Une définition clé donnée est qu'une Biorégion est un ensemble cohérent, dynamique et relationnel formé par un climat, des espèces, des types de sols, des installations humaines et des pratiques culturelles, le plus souvent réunis au sein d'un même bassin versant. Les limites d'une Biorégion ne sont pas définies par l'État-nation, et sa gouvernance n'est pas prioritairement celle des élus et de l'administration. Elle est plutôt celle des communautés humaines couplées au milieu naturel pour entretenir à long terme les conditions d'habitation de la Terre. L'échelle peut varier, parfois descendant au sous-bassin versant selon la taille des fleuves.
Le mouvement Biorégionaliste a été influencé par des figures ayant résisté à l'industrialisation et cherchant à renouer avec la nature, tout en étant proches d'enjeux sociétaux (libération, désobéissance, anarchisme). Parmi elles, David Henry Thoreau, Élisée Reclus, Patrick Geddes (qui intégrait activités humaines et nature), Aldo Leopold (éthique de la terre), Lewis Mumford (singularité des régions), et Murray Bookchin (écosocialisme). Les Biorégionalistes sont très attachés à articuler les dimensions biogéographiques et culturelles, considérant les enjeux sociaux inséparables des enjeux écologiques, et prenant en compte les populations opprimées et autochtones pour tendre vers des changements profonds.
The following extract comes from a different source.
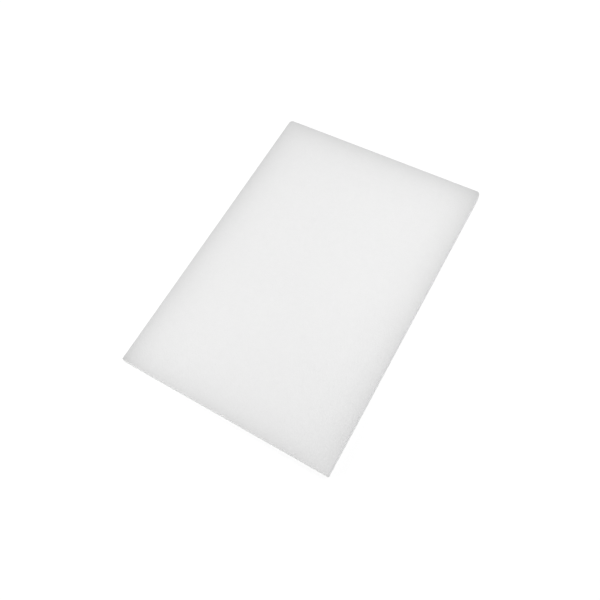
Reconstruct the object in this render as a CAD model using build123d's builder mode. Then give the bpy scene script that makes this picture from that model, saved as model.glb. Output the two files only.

L'une des notions fondamentales est de "réhabiter" (reinhabiting) le territoire. Cela signifie rétablir le lien au lieu (living in place), agir là où l'on vit. Il ne s'agit pas seulement d'être présent physiquement, mais de comprendre le lieu spécifique où l'on vit : ses sols, ses vents, les liens entre espèces, les cycles des saisons, les limites de ses ressources, ses fragilités, et les cultures des populations natives. Comment vivre en fonction du climat et des matériaux disponibles et des animaux vivants sur place ?
Ludovic Duhem souligne qu’un mode de vie Biorégionale légitimise la défense d’un territoire et non de son occupation.
Vincent Laviolette, Catalyseur de Changement et Transition Territoriale au sein de TerraLab a ensuite expliqué pourquoi Terralab s'intéresse au Biorégionalisme. Il offre une approche systémique de la relocalisation et de la réhabilitation des territoires. L'approche vise un changement d'échelle pour les projets existants, permettant de sortir des "suspects habituels" et d'englober plus d'acteurs. Cela implique de transcender les paradigmes plutôt que de rester dans l'opposition stérile. Le Biorégionalisme, loin d'être un repli sur soi, est perçu comme une manière de redéfinir son identité territoriale en reconnaissant sa contribution à un tout plus grand et sa dépendance à celui-ci. Cette approche est en écho avec la permaculture, dont les fondateurs avaient une visée Biorégionale. C'est une manière de reconsidérer le territoire comme un sujet vivant, dont on fait partie. Cela pourrait inspirer la politique d'aménagement du territoire, notamment en ramenant le pouvoir de décision aux localités.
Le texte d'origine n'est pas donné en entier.